Records from a collection:
-- Start --

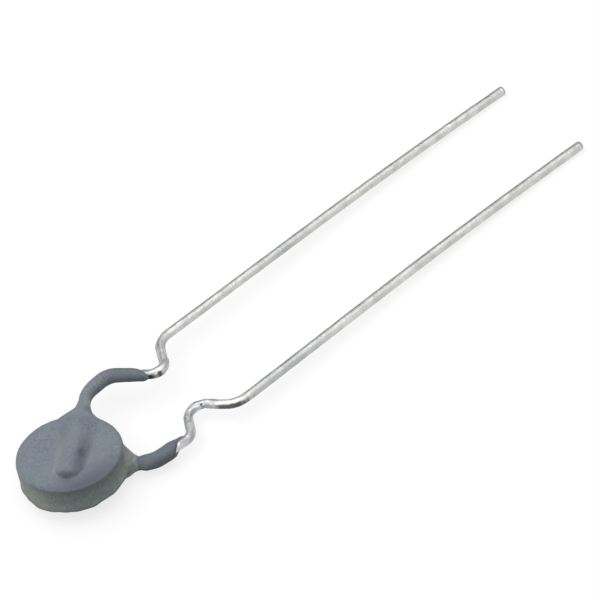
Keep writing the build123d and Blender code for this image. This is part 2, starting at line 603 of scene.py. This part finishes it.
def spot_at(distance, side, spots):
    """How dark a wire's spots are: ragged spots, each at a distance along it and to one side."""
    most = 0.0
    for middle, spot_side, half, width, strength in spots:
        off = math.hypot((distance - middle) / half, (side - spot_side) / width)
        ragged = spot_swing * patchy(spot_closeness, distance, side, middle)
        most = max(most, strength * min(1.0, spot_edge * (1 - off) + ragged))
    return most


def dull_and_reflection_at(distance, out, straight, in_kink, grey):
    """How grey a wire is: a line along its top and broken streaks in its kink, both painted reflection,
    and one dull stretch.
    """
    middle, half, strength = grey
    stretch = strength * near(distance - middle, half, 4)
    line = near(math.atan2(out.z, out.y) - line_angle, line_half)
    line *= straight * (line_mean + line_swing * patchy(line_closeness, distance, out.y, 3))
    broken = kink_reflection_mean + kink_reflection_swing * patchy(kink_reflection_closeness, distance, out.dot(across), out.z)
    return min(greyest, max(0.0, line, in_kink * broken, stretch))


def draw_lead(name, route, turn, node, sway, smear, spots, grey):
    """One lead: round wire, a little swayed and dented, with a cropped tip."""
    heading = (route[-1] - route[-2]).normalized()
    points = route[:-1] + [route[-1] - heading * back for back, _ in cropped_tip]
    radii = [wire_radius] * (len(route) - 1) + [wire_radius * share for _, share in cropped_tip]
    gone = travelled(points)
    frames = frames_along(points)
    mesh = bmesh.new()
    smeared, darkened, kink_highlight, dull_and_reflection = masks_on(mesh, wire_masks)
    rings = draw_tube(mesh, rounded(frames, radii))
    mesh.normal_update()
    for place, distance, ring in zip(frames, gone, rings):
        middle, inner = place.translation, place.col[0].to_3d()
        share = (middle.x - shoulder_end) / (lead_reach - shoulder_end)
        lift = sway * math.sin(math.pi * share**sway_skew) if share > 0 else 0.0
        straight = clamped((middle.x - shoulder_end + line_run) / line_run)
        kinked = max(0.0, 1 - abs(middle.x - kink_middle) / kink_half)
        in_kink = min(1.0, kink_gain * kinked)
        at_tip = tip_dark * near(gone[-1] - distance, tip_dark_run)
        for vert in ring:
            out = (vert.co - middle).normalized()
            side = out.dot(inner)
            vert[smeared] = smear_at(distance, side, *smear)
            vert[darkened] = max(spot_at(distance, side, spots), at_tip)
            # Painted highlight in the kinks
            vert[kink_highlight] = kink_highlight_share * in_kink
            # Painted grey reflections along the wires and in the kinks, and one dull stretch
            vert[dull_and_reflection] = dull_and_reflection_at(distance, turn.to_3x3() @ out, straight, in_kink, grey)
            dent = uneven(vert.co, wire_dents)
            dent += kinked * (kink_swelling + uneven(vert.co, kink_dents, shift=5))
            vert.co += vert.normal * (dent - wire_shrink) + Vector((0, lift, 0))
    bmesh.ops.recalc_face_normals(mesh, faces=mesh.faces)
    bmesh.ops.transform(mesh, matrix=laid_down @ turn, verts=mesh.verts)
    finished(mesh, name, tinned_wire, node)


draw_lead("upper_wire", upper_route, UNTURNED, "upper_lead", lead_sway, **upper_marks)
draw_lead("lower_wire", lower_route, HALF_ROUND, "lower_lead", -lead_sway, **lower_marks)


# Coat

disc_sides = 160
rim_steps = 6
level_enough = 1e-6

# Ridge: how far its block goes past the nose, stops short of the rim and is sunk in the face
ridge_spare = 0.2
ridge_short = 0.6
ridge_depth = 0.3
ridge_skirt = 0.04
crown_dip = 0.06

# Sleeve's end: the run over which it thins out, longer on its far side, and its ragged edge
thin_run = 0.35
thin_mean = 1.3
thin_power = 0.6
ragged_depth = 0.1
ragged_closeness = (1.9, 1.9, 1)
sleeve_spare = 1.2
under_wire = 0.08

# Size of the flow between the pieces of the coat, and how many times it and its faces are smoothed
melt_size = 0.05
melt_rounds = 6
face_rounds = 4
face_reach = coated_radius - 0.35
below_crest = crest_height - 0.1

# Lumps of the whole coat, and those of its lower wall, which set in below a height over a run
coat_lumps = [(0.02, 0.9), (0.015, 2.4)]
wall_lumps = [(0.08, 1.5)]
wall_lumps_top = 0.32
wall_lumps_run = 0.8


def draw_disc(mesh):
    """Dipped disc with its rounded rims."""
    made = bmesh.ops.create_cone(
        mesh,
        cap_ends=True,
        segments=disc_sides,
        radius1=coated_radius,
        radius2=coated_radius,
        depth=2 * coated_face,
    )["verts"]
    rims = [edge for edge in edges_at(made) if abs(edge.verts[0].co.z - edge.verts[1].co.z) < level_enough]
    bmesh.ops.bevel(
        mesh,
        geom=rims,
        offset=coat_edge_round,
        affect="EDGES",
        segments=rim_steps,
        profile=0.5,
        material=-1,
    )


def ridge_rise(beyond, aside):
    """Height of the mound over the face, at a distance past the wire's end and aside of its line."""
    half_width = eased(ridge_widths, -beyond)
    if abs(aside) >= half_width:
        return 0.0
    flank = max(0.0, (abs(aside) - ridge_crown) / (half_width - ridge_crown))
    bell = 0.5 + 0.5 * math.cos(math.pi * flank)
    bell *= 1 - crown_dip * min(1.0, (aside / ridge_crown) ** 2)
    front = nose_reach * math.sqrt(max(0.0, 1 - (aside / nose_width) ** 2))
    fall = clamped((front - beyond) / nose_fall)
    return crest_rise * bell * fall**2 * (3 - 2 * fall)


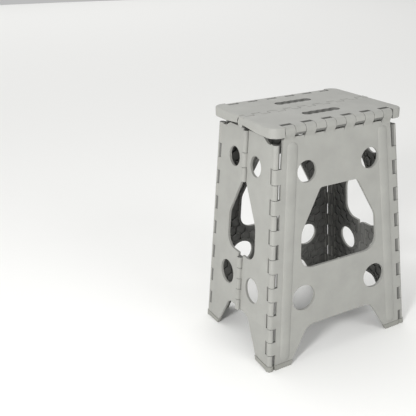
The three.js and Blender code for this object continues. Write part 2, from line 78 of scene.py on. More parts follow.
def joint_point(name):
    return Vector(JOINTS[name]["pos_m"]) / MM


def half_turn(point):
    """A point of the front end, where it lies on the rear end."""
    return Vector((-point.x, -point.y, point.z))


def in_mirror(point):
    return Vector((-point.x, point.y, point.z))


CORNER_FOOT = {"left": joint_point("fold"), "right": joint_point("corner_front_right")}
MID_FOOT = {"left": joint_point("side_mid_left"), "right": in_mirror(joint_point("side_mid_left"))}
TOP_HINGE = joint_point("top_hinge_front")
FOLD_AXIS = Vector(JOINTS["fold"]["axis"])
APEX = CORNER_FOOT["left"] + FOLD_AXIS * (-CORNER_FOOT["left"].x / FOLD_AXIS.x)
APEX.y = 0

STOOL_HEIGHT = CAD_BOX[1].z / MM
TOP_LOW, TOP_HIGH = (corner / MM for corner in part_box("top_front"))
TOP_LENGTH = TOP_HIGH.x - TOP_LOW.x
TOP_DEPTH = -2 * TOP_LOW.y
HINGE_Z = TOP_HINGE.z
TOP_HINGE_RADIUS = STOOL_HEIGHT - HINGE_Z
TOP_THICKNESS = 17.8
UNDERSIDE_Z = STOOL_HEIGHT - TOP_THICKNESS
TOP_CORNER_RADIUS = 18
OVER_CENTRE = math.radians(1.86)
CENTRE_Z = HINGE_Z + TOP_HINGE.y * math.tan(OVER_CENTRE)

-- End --

WORK TO COMPLETE: Recopy the entries above exactly, with every line included.

FINISHED ANSWER:
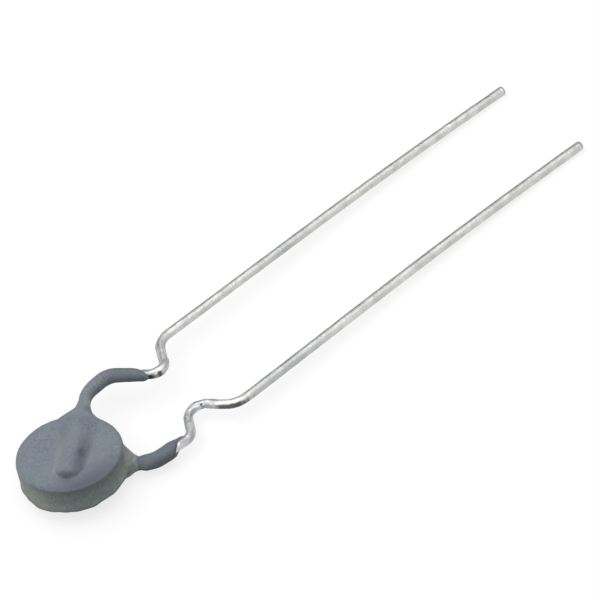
Keep writing the build123d and Blender code for this image. This is part 2, starting at line 603 of scene.py. This part finishes it.
def spot_at(distance, side, spots):
    """How dark a wire's spots are: ragged spots, each at a distance along it and to one side."""
    most = 0.0
    for middle, spot_side, half, width, strength in spots:
        off = math.hypot((distance - middle) / half, (side - spot_side) / width)
        ragged = spot_swing * patchy(spot_closeness, distance, side, middle)
        most = max(most, strength * min(1.0, spot_edge * (1 - off) + ragged))
    return most


def dull_and_reflection_at(distance, out, straight, in_kink, grey):
    """How grey a wire is: a line along its top and broken streaks in its kink, both painted reflection,
    and one dull stretch.
    """
    middle, half, strength = grey
    stretch = strength * near(distance - middle, half, 4)
    line = near(math.atan2(out.z, out.y) - line_angle, line_half)
    line *= straight * (line_mean + line_swing * patchy(line_closeness, distance, out.y, 3))
    broken = kink_reflection_mean + kink_reflection_swing * patchy(kink_reflection_closeness, distance, out.dot(across), out.z)
    return min(greyest, max(0.0, line, in_kink * broken, stretch))


def draw_lead(name, route, turn, node, sway, smear, spots, grey):
    """One lead: round wire, a little swayed and dented, with a cropped tip."""
    heading = (route[-1] - route[-2]).normalized()
    points = route[:-1] + [route[-1] - heading * back for back, _ in cropped_tip]
    radii = [wire_radius] * (len(route) - 1) + [wire_radius * share for _, share in cropped_tip]
    gone = travelled(points)
    frames = frames_along(points)
    mesh = bmesh.new()
    smeared, darkened, kink_highlight, dull_and_reflection = masks_on(mesh, wire_masks)
    rings = draw_tube(mesh, rounded(frames, radii))
    mesh.normal_update()
    for place, distance, ring in zip(frames, gone, rings):
        middle, inner = place.translation, place.col[0].to_3d()
        share = (middle.x - shoulder_end) / (lead_reach - shoulder_end)
        lift = sway * math.sin(math.pi * share**sway_skew) if share > 0 else 0.0
        straight = clamped((middle.x - shoulder_end + line_run) / line_run)
        kinked = max(0.0, 1 - abs(middle.x - kink_middle) / kink_half)
        in_kink = min(1.0, kink_gain * kinked)
        at_tip = tip_dark * near(gone[-1] - distance, tip_dark_run)
        for vert in ring:
            out = (vert.co - middle).normalized()
            side = out.dot(inner)
            vert[smeared] = smear_at(distance, side, *smear)
            vert[darkened] = max(spot_at(distance, side, spots), at_tip)
            # Painted highlight in the kinks
            vert[kink_highlight] = kink_highlight_share * in_kink
            # Painted grey reflections along the wires and in the kinks, and one dull stretch
            vert[dull_and_reflection] = dull_and_reflection_at(distance, turn.to_3x3() @ out, straight, in_kink, grey)
            dent = uneven(vert.co, wire_dents)
            dent += kinked * (kink_swelling + uneven(vert.co, kink_dents, shift=5))
            vert.co += vert.normal * (dent - wire_shrink) + Vector((0, lift, 0))
    bmesh.ops.recalc_face_normals(mesh, faces=mesh.faces)
    bmesh.ops.transform(mesh, matrix=laid_down @ turn, verts=mesh.verts)
    finished(mesh, name, tinned_wire, node)


draw_lead("upper_wire", upper_route, UNTURNED, "upper_lead", lead_sway, **upper_marks)
draw_lead("lower_wire", lower_route, HALF_ROUND, "lower_lead", -lead_sway, **lower_marks)


# Coat

disc_sides = 160
rim_steps = 6
level_enough = 1e-6

# Ridge: how far its block goes past the nose, stops short of the rim and is sunk in the face
ridge_spare = 0.2
ridge_short = 0.6
ridge_depth = 0.3
ridge_skirt = 0.04
crown_dip = 0.06

# Sleeve's end: the run over which it thins out, longer on its far side, and its ragged edge
thin_run = 0.35
thin_mean = 1.3
thin_power = 0.6
ragged_depth = 0.1
ragged_closeness = (1.9, 1.9, 1)
sleeve_spare = 1.2
under_wire = 0.08

# Size of the flow between the pieces of the coat, and how many times it and its faces are smoothed
melt_size = 0.05
melt_rounds = 6
face_rounds = 4
face_reach = coated_radius - 0.35
below_crest = crest_height - 0.1

# Lumps of the whole coat, and those of its lower wall, which set in below a height over a run
coat_lumps = [(0.02, 0.9), (0.015, 2.4)]
wall_lumps = [(0.08, 1.5)]
wall_lumps_top = 0.32
wall_lumps_run = 0.8


def draw_disc(mesh):
    """Dipped disc with its rounded rims."""
    made = bmesh.ops.create_cone(
        mesh,
        cap_ends=True,
        segments=disc_sides,
        radius1=coated_radius,
        radius2=coated_radius,
        depth=2 * coated_face,
    )["verts"]
    rims = [edge for edge in edges_at(made) if abs(edge.verts[0].co.z - edge.verts[1].co.z) < level_enough]
    bmesh.ops.bevel(
        mesh,
        geom=rims,
        offset=coat_edge_round,
        affect="EDGES",
        segments=rim_steps,
        profile=0.5,
        material=-1,
    )


def ridge_rise(beyond, aside):
    """Height of the mound over the face, at a distance past the wire's end and aside of its line."""
    half_width = eased(ridge_widths, -beyond)
    if abs(aside) >= half_width:
        return 0.0
    flank = max(0.0, (abs(aside) - ridge_crown) / (half_width - ridge_crown))
    bell = 0.5 + 0.5 * math.cos(math.pi * flank)
    bell *= 1 - crown_dip * min(1.0, (aside / ridge_crown) ** 2)
    front = nose_reach * math.sqrt(max(0.0, 1 - (aside / nose_width) ** 2))
    fall = clamped((front - beyond) / nose_fall)
    return crest_rise * bell * fall**2 * (3 - 2 * fall)


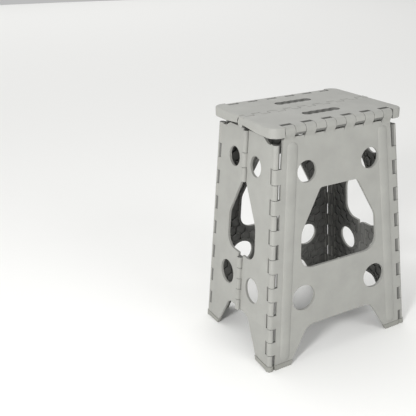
The three.js and Blender code for this object continues. Write part 2, from line 78 of scene.py on. More parts follow.
def joint_point(name):
    return Vector(JOINTS[name]["pos_m"]) / MM


def half_turn(point):
    """A point of the front end, where it lies on the rear end."""
    return Vector((-point.x, -point.y, point.z))


def in_mirror(point):
    return Vector((-point.x, point.y, point.z))


CORNER_FOOT = {"left": joint_point("fold"), "right": joint_point("corner_front_right")}
MID_FOOT = {"left": joint_point("side_mid_left"), "right": in_mirror(joint_point("side_mid_left"))}
TOP_HINGE = joint_point("top_hinge_front")
FOLD_AXIS = Vector(JOINTS["fold"]["axis"])
APEX = CORNER_FOOT["left"] + FOLD_AXIS * (-CORNER_FOOT["left"].x / FOLD_AXIS.x)
APEX.y = 0

STOOL_HEIGHT = CAD_BOX[1].z / MM
TOP_LOW, TOP_HIGH = (corner / MM for corner in part_box("top_front"))
TOP_LENGTH = TOP_HIGH.x - TOP_LOW.x
TOP_DEPTH = -2 * TOP_LOW.y
HINGE_Z = TOP_HINGE.z
TOP_HINGE_RADIUS = STOOL_HEIGHT - HINGE_Z
TOP_THICKNESS = 17.8
UNDERSIDE_Z = STOOL_HEIGHT - TOP_THICKNESS
TOP_CORNER_RADIUS = 18
OVER_CENTRE = math.radians(1.86)
CENTRE_Z = HINGE_Z + TOP_HINGE.y * math.tan(OVER_CENTRE)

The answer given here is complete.